In Perseids currently when you add a text to your workspace for editing in Perseids, a copy of the TextInventory at the time the text was checked out is added to the publication, and carried along with it. This enables the CTS extension API in Perseids to do passage-based editing and annotating of the text, and to identify of translations available for a text. However, currently the inventories are not automatically updated when new translations or transcriptions are added (whether in an workspace or when a publication is approved and merged back in with the master repo).

The Alpheios CTS 3 XQuery CTS API code operates on full text inventories as the authority for the CTS metadata for the texts contained in the repository.

The CTS 5 XQuery CTS API code generates a TextInventory for the repo on the fly, building it up from textgroup, work, and version level inventory components kept with the source data files.

Some User Stories

  1. As an admin, I want to be able to automatically build and deploy a CTS repository containing all of the Perseus texts, using the Catalog CITE collections to supply the metadata for textgroups, versions and works, and the TEI XML files from the GitHub repo for the citation mapping information and text data.

  2. As an admin, I want to be able to automatically build and deploy a CTS repository containing predefined subsets of the Perseus texts, using the Catalog CITE collections to supply the metadata for textgroups, versions and works, and the TEI XML files from the GitHub repo for the citation mapping information and text data.

  3. As an individual scholar, I want to browse the Perseus Catalog, select the texts I want and export a fully functional standalone CTS Repository of just those texts from the Perseus GitHub repo..

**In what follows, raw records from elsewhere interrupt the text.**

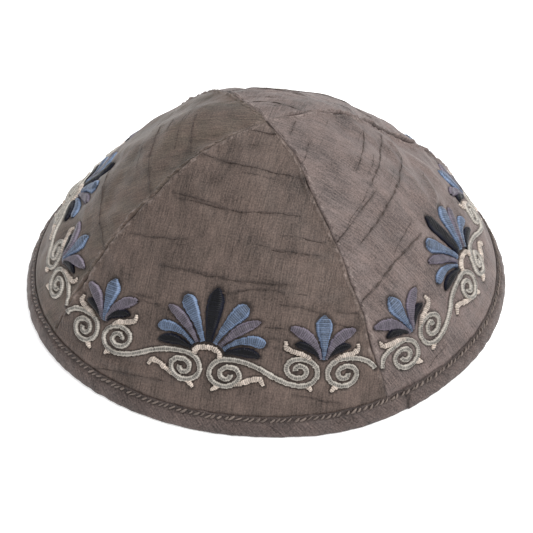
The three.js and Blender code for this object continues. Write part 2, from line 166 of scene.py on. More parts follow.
def read_form(rows: Rows | Array, place: Array) -> Array:
    """Reads a table on a smooth curve through its rows.

    Args:
        rows: A place and a value in each row, by rising places.
        place: Places to read at.

    Returns:
        The value at each place.
    """
    keys, values = np.array(rows, dtype=float).T
    last = len(keys) - 1
    row = np.clip(np.searchsorted(keys, place, side="right") - 1, 0, last - 1)
    share = np.clip((place - keys[row]) / (keys[row + 1] - keys[row]), 0.0, 1.0)
    start = values[row]
    end = values[row + 1]
    leave = (end - values[np.maximum(row - 1, 0)]) / 2
    arrive = (values[np.minimum(row + 2, last)] - start) / 2
    cubic = (2 * start - 2 * end + leave + arrive) * share**3
    square = (3 * end - 3 * start - 2 * leave - arrive) * share**2
    return cubic + square + leave * share + start


def smooth_path(rows: Array, steps: int) -> Array:
    """Draws a smooth curve through the rows of a path.

    Args:
        rows: One point of the path in each row.
        steps: Steps between one row and the next.

    Returns:
        The points of the finer path.
    """
    keys = np.arange(len(rows), dtype=float)
    place = np.linspace(0, len(rows) - 1, (len(rows) - 1) * steps + 1)
    tables = [np.stack([keys, column], axis=1) for column in rows.T]
    return np.stack([read_form(table, place) for table in tables], axis=1)


class Ripple:
    """A gentle unevenness over the plane, made of seeded waves."""

    def __init__(self, seed: int, shortest: float, longest: float, waves: int = 28) -> None:
        """Draws the waves.

        Args:
            seed: Seed of the waves.
            shortest: Shortest wave.
            longest: Longest wave.
            waves: How many waves are added up.
        """
        draw = np.random.default_rng(seed)
        turn = draw.uniform(0, 2 * math.pi, waves)
        pace = 2 * math.pi / draw.uniform(shortest, longest, waves)
        self._x = pace * np.cos(turn)
        self._y = pace * np.sin(turn)
        self._phase = draw.uniform(0, 2 * math.pi, waves)
        self._share = math.sqrt(2 / waves)

    def at(self, x: Array, y: Array) -> Array:
        """Height of the waves at places across and up, about 1 at its usual greatest."""
        waves = zip(self._x, self._y, self._phase)
        return self._share * sum(np.sin(across * x + up * y + phase) for across, up, phase in waves)


@dataclass(frozen=True)
class Dent:
    """A dent in a panel's cloth, or a puff where its depth is below 0.

    across is a share of half a panel, up of the wall's length, and wide and tall are shares of
    the panel's width and of the wall's length.
    """

    side: Side
    across: float
    up: float
    depth: float
    wide: float
    tall: float


@dataclass(frozen=True)
class Bulge:
    """A place where the rim is out of round.

    azimuth is its middle and turn half its width, in degrees, and share is how much of the
    crown's bulge it has.
    """

    azimuth: float
    share: float
    turn: float


@dataclass(frozen=True)
class Fold:
    """A soft fold from one azimuth, in degrees from the panel's middle, and lift to another.

    Its rise is below 0 where it is a valley.
    """

    side: Side
    start: tuple[float, float]
    end: tuple[float, float]
    rise: float
    width: float


@dataclass(frozen=True)
class SeamLine:
    """How far the seam after a panel strays towards the next panel, by lift."""

    side: Side
    rows: Rows

    def at(self, lift: Array) -> Array:
        """How far the seam strays at a lift."""
        return read_form(self.rows, lift)


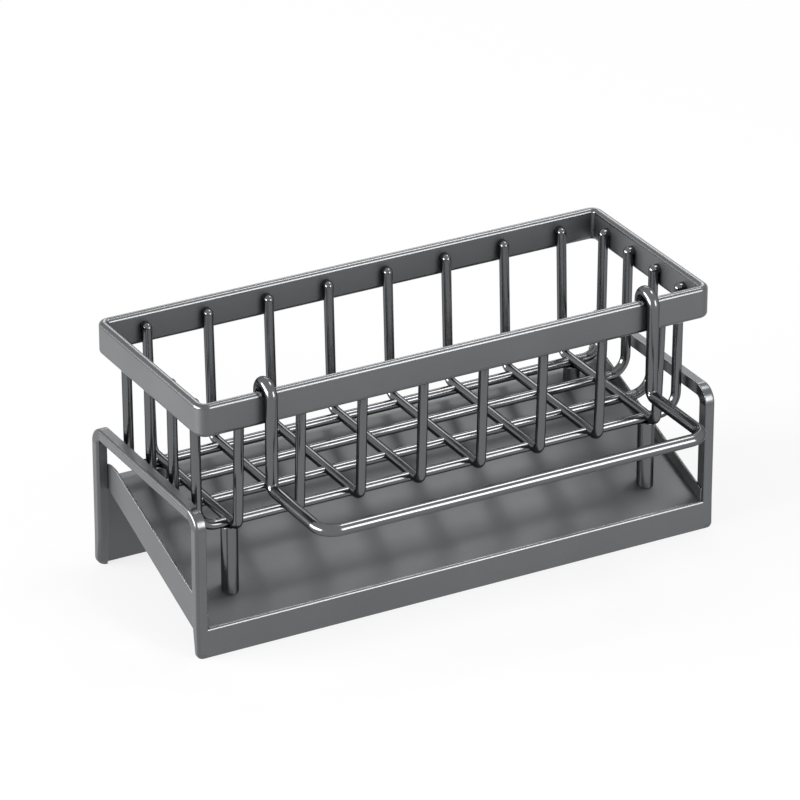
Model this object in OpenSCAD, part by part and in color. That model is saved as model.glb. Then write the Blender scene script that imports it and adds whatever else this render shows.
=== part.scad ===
// Kitchen sink caddy: a wire basket on four legs stands on a sloped drain tray between
// two side frames, and a bent towel bar hooks over the front of the basket's rim.
// X runs along the caddy, Y from front to back, and Z up from the counter.

/* [Stand] */
// Length of the stand over its side frames
stand_l = 255; // [230:1:320]
// Depth of the stand
stand_d = 100; // [90:1:120]
// Height of the side frames
stand_h = 68.2; // [60:0.2:85]
// Width of a side frame's bar along the caddy
frame_w = 5; // [4:0.1:7]
// Thickness of a side frame's bar
frame_t = 5.6; // [4:0.1:7]
// Outer radius of a side frame's upper corners
frame_corner_r = 8; // [7.5:0.5:12]
// Radius of the softened edges of a side frame's bar, on its outer side
frame_edge_r = 1.3; // [0.4:0.1:1.4]
// Radius of the edges on its inner side, where the tray is welded to it
frame_inner_edge_r = 0.4; // [0.2:0.1:0.8]
// Thickness of a side frame's foot
foot_t = 3; // [2:0.1:3.6]
// Height over which a foot tapers
foot_h = 15; // [8:1:20]
// Radius of the front feet's outer corner
front_foot_r = 2; // [1:0.1:2.6]
// Radius of the back feet's outer corner
back_foot_r = 4; // [2:0.1:4]

/* [Drain tray] */
// Thickness of the tray's sheet
sheet_t = 1; // [0.8:0.1:1.5]
// Height of the tray's front lip
lip_h = 13.4; // [11:0.1:20]
// Slope of the tray, up towards the back
tray_angle = 19.5; // [16:0.5:22]
// Radius of the lip's fold
lip_r = 1.6; // [1.6:0.1:3]
// Radius of the crest over which the tray folds down at the back
crest_r = 9.5; // [6:0.5:11]
// Thickness of a side wall
wall_t = 0.9; // [0.7:0.1:1.4]
// Height of a side wall above the tray's slope
wall_up = 5.8; // [4:0.1:8]
// Reach of a side wall below the tray's slope, at its front end
wall_down_front = 11.9; // [8:0.1:13]
// Reach of a side wall below the tray's slope, at its back end
wall_down_back = 9; // [6:0.1:10]

/* [Basket] */
// Height of the basket from the underside of its floor to the top of its rim
basket_h = 67.7; // [55:0.1:85]
// Gap from the tray's highest fold line up to the basket's floor
floor_gap = 1.2; // [0.8:0.1:6]
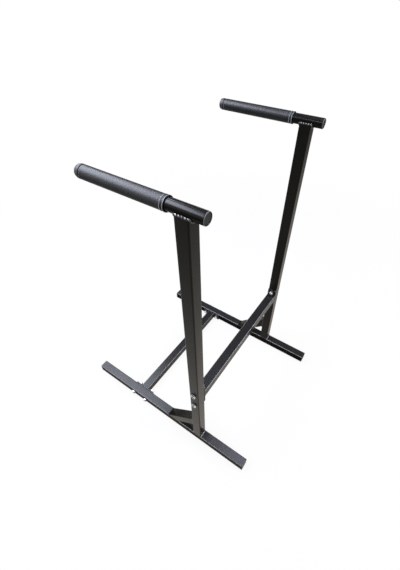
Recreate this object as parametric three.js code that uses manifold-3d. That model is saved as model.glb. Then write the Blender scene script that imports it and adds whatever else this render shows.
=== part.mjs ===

  4. As an individual scholar, I want to be able to provide a configuration file containing the CTS Urns of the texts and generate a fully functional standalone CTS Repository of those texts from the Perseus GitHub repo and metadata derived from the Perseus Catalog

  5. TODO - we need a few user stories around editing and managing different "versions" of a CTS edition or translation ...

Design Notes

The RefsDecl in the teiHeader of the TEI XML files must accurately represent the canonical citation scheme of the document. If we use the cRefPattern syntax for this element to define the Xpaths and citation mapping patterns it should allow us to be able to automatically contruct the CTS citationMapping components of the CTS TextInventory for any given text.

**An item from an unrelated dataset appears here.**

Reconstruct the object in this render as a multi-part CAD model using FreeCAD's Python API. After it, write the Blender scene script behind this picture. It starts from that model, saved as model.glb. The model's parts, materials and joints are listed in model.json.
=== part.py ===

Example from http://www.tei-c.org/release/doc/tei-p5-doc/en/html/SA.html#SACR:

<refsDecl xml:id="biblical">
 <cRefPattern matchPattern="(.+) (.+):(.+)"
  replacementPattern="#xpath(//div[@n='$1']/div[$2]/div[$3])">
  <p>This pointer pattern extracts and references the <q>book,</q>
   <q>chapter,</q> and <q>verse</q> parts of a biblical reference.</p>
 </cRefPattern>
 <cRefPattern matchPattern="(.+) (.+)"
  replacementPattern="#xpath(//div[@n='$1']/div[$2])">
  <p>This pointer pattern extracts and references the <q>book</q> and
  <q>chapter</q> parts of a biblical reference.</p>
 </cRefPattern>
 <cRefPattern matchPattern="(.+)"
  replacementPattern="#xpath(//div[@n='$1'])">
  <p>This pointer pattern extracts and references just the <q>book</q>
     part of a biblical reference.</p>
 </cRefPattern>
</refsDecl>

So example for e.g. Homer Iliad:

Citation Mapping:

 <citationMapping>
                        <citation label="Book" xpath="/div1[@n='?']" scope="/TEI.2/text/body">
                            <citation label="Line" xpath="//l[@n='?']"
                                scope="/TEI.2/text/body/div1[@n='?']"/>
                        </citation>
                    </citationMapping>

And as CREF

<refsDecl xml:id="CTS">
 <cRefPattern matchPattern="(.+).(.+)"
  replacementPattern="#xpath(/TEI.2/text/body/div[@n='$1']//l[@n='$2'])">
  <p>This pointer pattern extracts book and line</p>
 </cRefPattern>
 <cRefPattern matchPattern="(.+)"
  replacementPattern="#xpath(/TEI.2/text/body/div[@n='$1'])">
  <p>This pointer pattern extracts book.</p>
 </cRefPattern>
</refsDecl>

I think ideally, a CTS API implementation should be able to work with both a traditional full CTS inventory, as well as with directory structure conventions, metadata fragments, and the TEI RefsDecl header. There are several reasons for supporting the naming convention/metadata fragment approach:

  1. As the number of texts increases, a single large XML file containing the entire inventory becomes unmanageable
  2. Texts can be added and removed easily without requiring updates to a master file.
  3. It avoids redundancy and duplication of information, particularly with regard to the citation mapping information which should be contained in the TEI XML file anyway.